Madam Abigail Atanga, Chairperson of the ‘POGSI GII KUA’ farmers group from the Yekine community in the Bolgatanga municipality, said, “All the youth, men, and women in this community love farming so much, but the money is not there to support ourselves. You see all these lands; if we get support either as money or a loan or if any fertilizer supplier comes and says, ‘I will give you fertilizer so that after harvesting, you pay back,’ you see the kind of cultivation that will take place here.”

Speaking to Asongtaaba Farmers at the Gowrie community in the Bongo district of the Upper East Region, the leader of the association, Mrs. Ayindoo Veronica, said, “Most of the crops now and the nature of the land demand high-quality fertilizer for you to get good yields. But now, you cannot buy fertilizer because prices are very high. Some of my members used to get the Planting for Food and Jobs fertilizers, but this year they did not get it, making farming difficult for all of us,” she stated.

The Chairman of the Greener Farmers association based in the Palwugu community in the Talensi district, Williamson, said, “Here, both the rainy and dry seasons, we are always busy with farming activities, and the only help we need from the government, individuals, and NGOs who have an interest in the agriculture sector is for them to come to our aid. I think if they can provide us with fertilizer and tractor services, it will go a long way to help us, and we can pay later.”

On their part, the secretary of Koa’nsoa farmers association based in the Sumbrungu community in the Bolgatanga municipality, Ayine Daniel, said, “Our problem is the fertilizer price.
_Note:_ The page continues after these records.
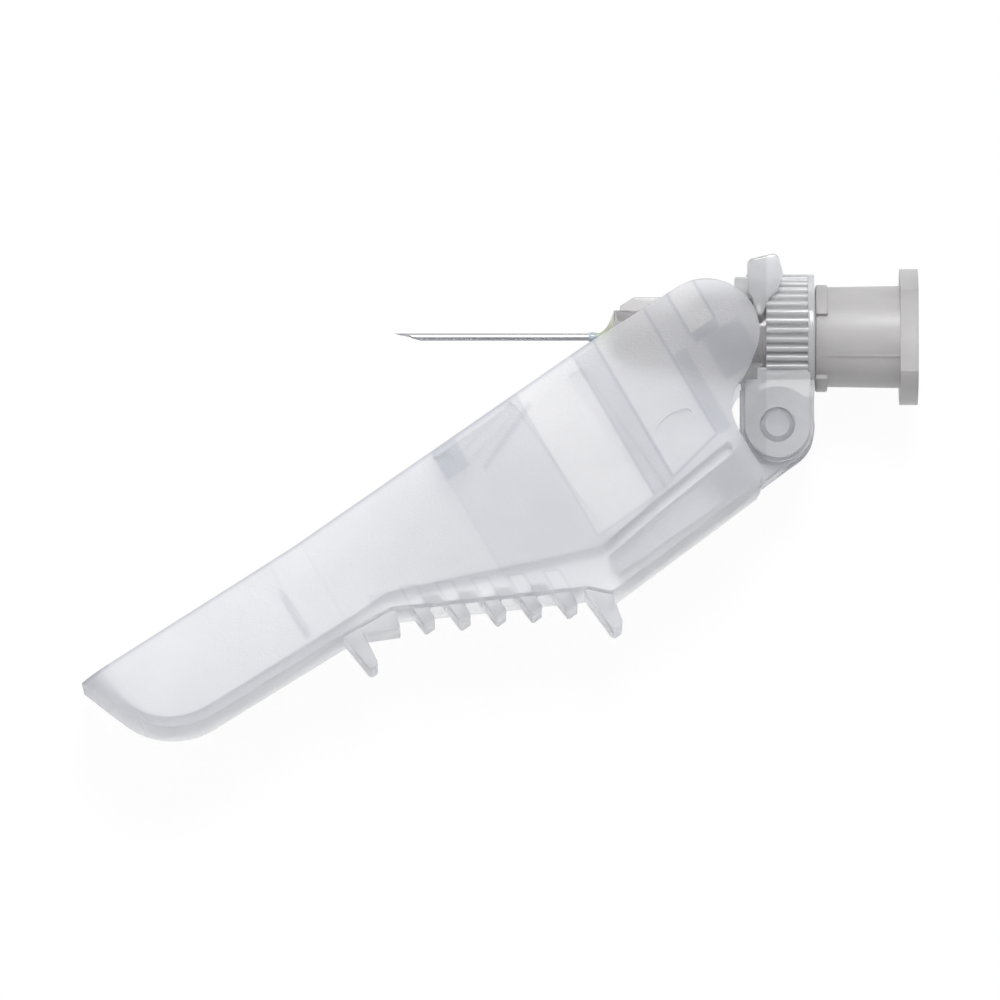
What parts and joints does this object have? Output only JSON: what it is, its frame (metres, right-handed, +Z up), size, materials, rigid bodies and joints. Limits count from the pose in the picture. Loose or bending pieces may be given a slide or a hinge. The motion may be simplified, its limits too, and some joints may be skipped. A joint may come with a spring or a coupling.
{
  "type": "safety hypodermic needle",
  "caption": "Bevelled steel cannula glued into a Luer hub, with a swivelling knurled collar that carries a hinged U-shaped shield to close over the needle after use.",
  "frame": {"origin": "middle of the part's footprint, on the plane that it lies on", "axes": "+X along the cannula from its point to the Luer end, +Y to the side that the shield closes from, +Z up out of the shield's side wall that it lies on"},
  "size_m": [0.048, 0.0274, 0.009],
  "materials": {
    "cannula_steel": "fine drawn steel, bright",
    "cured_adhesive": "glossy cured resin, yellow-green, slightly clear",
    "hub_plastic": "translucent warm grey polypropylene, satin",
    "clear_plastic": "clear moulded plastic, polished",
    "frosted_plastic": "frosted translucent plastic, pale blue-grey"
  },
  "bodies": {
    "hub": {"hub": "hub_plastic", "cannula": "cannula_steel", "adhesive": "cured_adhesive"},
    "collar": {"collar": "clear_plastic"},
    "shield": {"shield": "frosted_plastic"}
  },
  "joints": [
    {"name": "collar_swivel", "type": "hinge", "parent": "hub", "child": "collar", "pos_m": [0.01666, 0.00927, 0.0045], "axis": [1, 0, 0], "continuous": true},
    {"name": "shield_hinge", "type": "hinge", "parent": "collar", "child": "shield", "pos_m": [0.01591, 0.0039, 0.0045], "axis": [0, 0, 1], "range_deg": [-34.85, 85.15]}
  ]
}
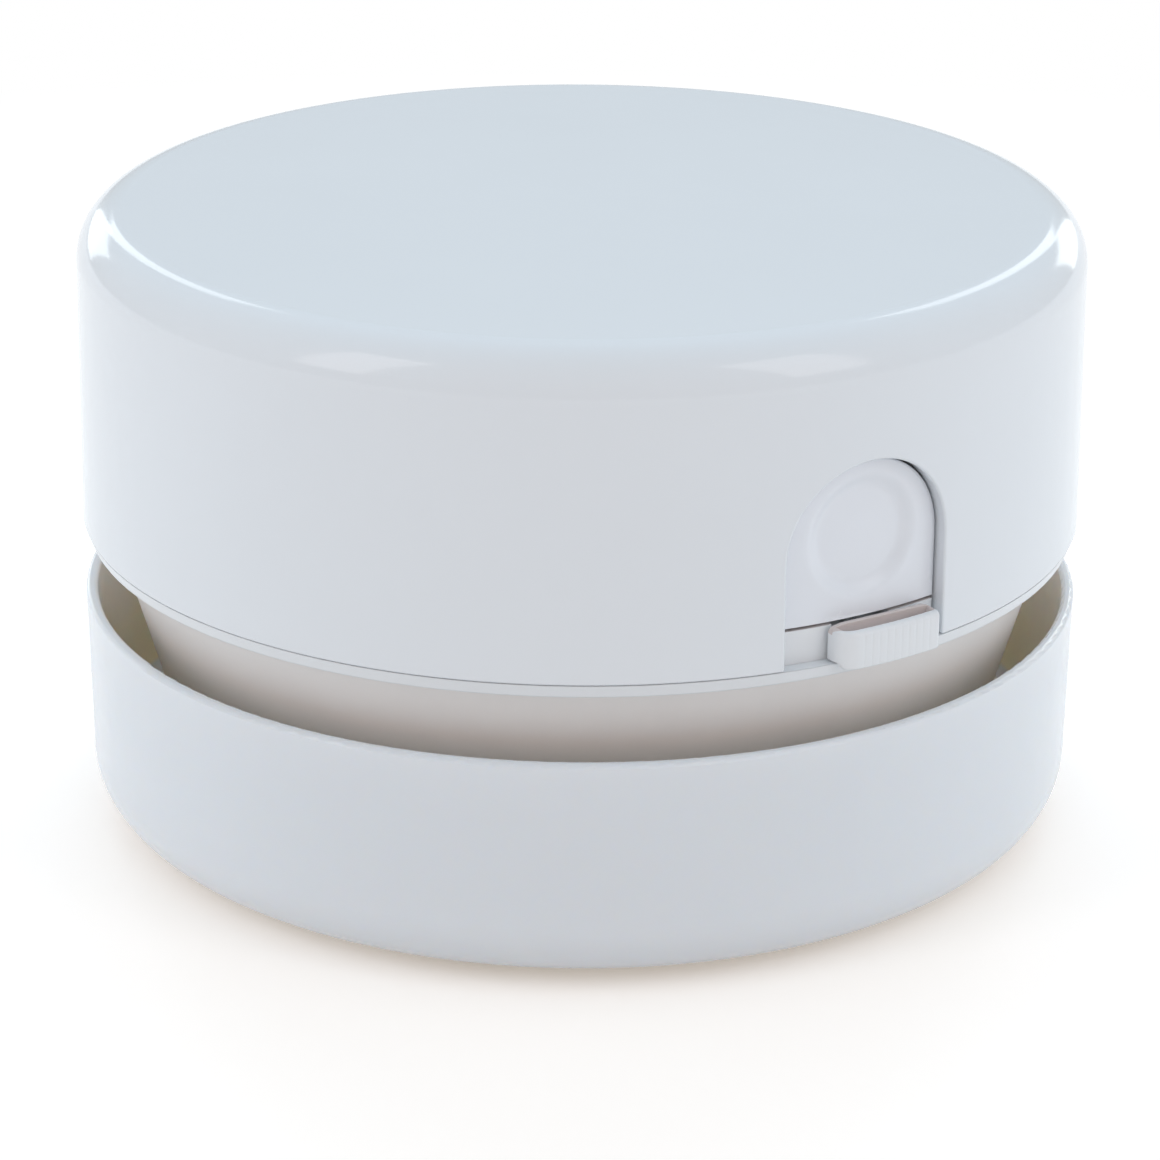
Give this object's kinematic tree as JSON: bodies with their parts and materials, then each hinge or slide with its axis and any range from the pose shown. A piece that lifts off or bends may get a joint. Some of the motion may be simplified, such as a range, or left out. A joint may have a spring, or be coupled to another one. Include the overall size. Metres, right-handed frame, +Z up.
{
  "type": "desktop vacuum cleaner",
  "caption": "Round white desktop vacuum cleaner: fan unit over a dust cup with a level exhaust gap, arched push key and ribbed slide knob, suction mouth and brush beneath.",
  "frame": {"origin": "centre of the round body on the table surface, under the feet", "axes": "+Z up along the body's and the fan's axis; the picture's viewpoint looks along +Y, with +X to the right; the controls are 31.9 degrees to the right of the front (-Y)"},
  "size_m": [0.0866, 0.0866, 0.0542],
  "materials": {
    "white_gloss": "gloss",
    "white_satin": "satin",
    "white_matte": "matte",
    "grey_plastic": "satin",
    "black_plastic": "matte",
    "dark_rubber": "matte",
    "filter_felt": "felt",
    "brush_fibre": "matte",
    "zinc_steel": "zinc plated",
    "screw_steel": "nickel plated",
    "spring_steel": "nickel plated",
    "bush_brass": "plain",
    "magnet": "matte",
    "copper_core": "enamelled copper",
    "cell_jacket": "printed sleeve",
    "board_green": "solder mask",
    "red_lead": "pvc",
    "black_lead": "pvc"
  },
  "bodies": {
    "dust_base": {"dust_cup": "white_gloss", "dust_tray": "white_gloss", "rubber_feet": "dark_rubber", "intake_nozzle": "white_matte", "base_plate": "white_matte", "base_screws": "screw_steel", "brush_ring": "grey_plastic", "brush_tufts": "brush_fibre"},
    "top_cover": {"top_cover": "white_gloss"},
    "power_knob": {"power_knob": "white_satin", "switch_lever": "black_plastic"},
    "push_key": {"push_key": "white_gloss", "tact_plunger": "black_plastic"},
    "fan_rotor": {"impeller": "white_matte", "motor_shaft": "spring_steel", "armature": "copper_core", "commutator": "bush_brass"},
    "upper_unit": {"fan_cone": "grey_plastic", "seal_ring": "dark_rubber", "inlet_plate": "grey_plastic", "filter_frame": "white_matte", "filter_cloth": "filter_felt", "chassis_deck": "white_satin", "cone_screws": "screw_steel", "motor_can": "zinc_steel", "motor_end_cap": "black_plastic", "motor_magnets": "magnet", "motor_bush": "bush_brass", "motor_terminals": "bush_brass", "motor_clamp": "zinc_steel", "clamp_screws": "screw_steel", "battery_tray": "white_matte", "tray_screws": "screw_steel", "battery_cell_front": "cell_jacket", "battery_cell_rear": "cell_jacket", "contact_bridge": "spring_steel", "contact_plates": "spring_steel", "contact_springs": "spring_steel", "switch_board": "board_green", "slide_switch": "zinc_steel", "tact_switch": "black_plastic", "switch_bezel": "white_satin", "bezel_screws": "screw_steel", "lead_in": "red_lead", "lead_motor": "red_lead", "lead_return": "black_lead"}
  },
  "joints": [
    {"name": "upper_lift", "type": "slide", "parent": "dust_base", "child": "upper_unit", "axis": [0, 0, 1], "range_m": [0, 0.03]},
    {"name": "cover_lift", "type": "slide", "parent": "upper_unit", "child": "top_cover", "axis": [0, 0, 1], "range_m": [0, 0.03]},
    {"name": "knob_slide", "type": "slide", "parent": "upper_unit", "child": "power_knob", "axis": [-0.849, -0.5284, 0], "range_m": [0, 0.003]},
    {"name": "key_press", "type": "slide", "parent": "upper_unit", "child": "push_key", "axis": [-0.5284, 0.849, 0], "range_m": [0, 0.0008], "stiffness_N_per_m": 1500, "springref_m": -0.0004},
    {"name": "fan_spin", "type": "hinge", "parent": "upper_unit", "child": "fan_rotor", "pos_m": [0, 0, 0.02], "axis": [0, 0, 1], "continuous": true}
  ]
}
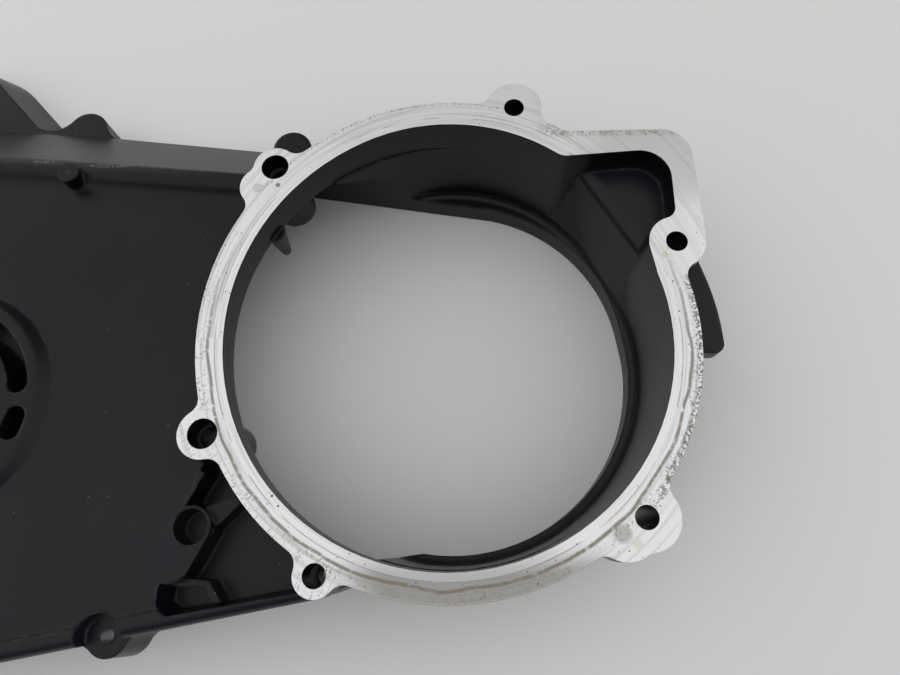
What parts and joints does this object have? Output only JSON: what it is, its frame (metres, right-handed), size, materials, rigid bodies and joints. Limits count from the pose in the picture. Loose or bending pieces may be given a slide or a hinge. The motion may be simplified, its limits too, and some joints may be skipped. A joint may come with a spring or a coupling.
{
  "type": "inner primary cover",
  "caption": "Cast inner primary cover of a motorcycle with a machined crank opening, tray, clutch hub and screw lobes.",
  "frame": {"origin": "crank axis where it meets the outboard gasket face", "axes": "+X forward along the engine, +Y up on the engine, +Z inboard along the crank axis, out of the crankcase face"},
  "size_m": [0.5536, 0.3735, 0.082],
  "materials": {
    "casting": "satin black coating on die-cast aluminium, bare machined flange face"
  },
  "bodies": {
    "root": {"inner_primary_cover": "casting"}
  },
  "joints": []
}
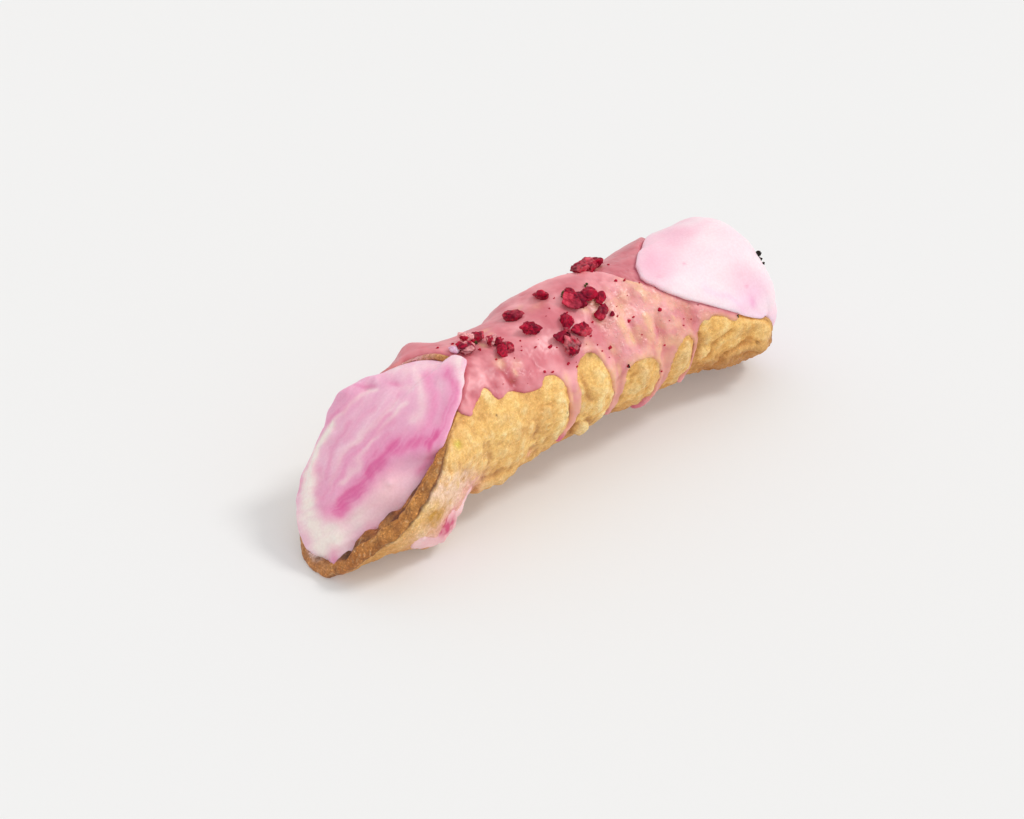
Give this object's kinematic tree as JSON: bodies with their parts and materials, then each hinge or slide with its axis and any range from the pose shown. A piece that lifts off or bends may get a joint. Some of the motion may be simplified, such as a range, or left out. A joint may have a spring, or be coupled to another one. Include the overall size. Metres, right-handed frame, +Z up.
{
  "type": "cannoli",
  "caption": "Fried pastry tube with slanted, lipped ends, filled from end to end with pink marbled cream and coated on top with pink glaze and fruit crumbs.",
  "frame": {"origin": "centre of the bounding box in plan, at the height of the surface it rests on", "axes": "+X along the tube, away from the long spoon-shaped lip; +Z up; -Y is the side shown to the front"},
  "size_m": [0.169, 0.0468, 0.0467],
  "materials": {
    "fried_pastry": "crisp fried dough, matt and bubbly, stands in as matte_plastic",
    "filling_cream": "smooth marbled cream, softly glossy, stands in as matte_plastic",
    "pink_glaze": "set pink glaze, satin, stands in as gloss_plastic",
    "fruit_crumbs": "dry crumbled fruit, matt and rough, stands in as matte_plastic"
  },
  "bodies": {
    "root": {"shell": "fried_pastry", "cream": "filling_cream"}
  },
  "joints": []
}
If we get organizations that can be supporting us as a group with fertilizer, we will do a lot of farming activities in this area. I can confirm to you that many of my colleagues I started doing this farming with have stopped, saying that it is very expensive. And now, they have started doing different things. Meanwhile, we need food to be abundant in the region and in the country,” he bemoans.

All these long-existing farmer groups badly need financial support to expand their farms, which will largely provide people with employment and access to food.

But why do farmers find it difficult to access loans in the banks? Rev. John Akaribo, a member of the Peasant Farmers Association of Ghana, said that apart from the long process in securing bank loans and high-interest rates, the banks are unwilling to even give loans to farmers.

According to Rev. Akaribo, some banks see it as necessary to give loans to all other professionals and other working classes except farmers because the banks do not see farming as a business that can pay back their loans.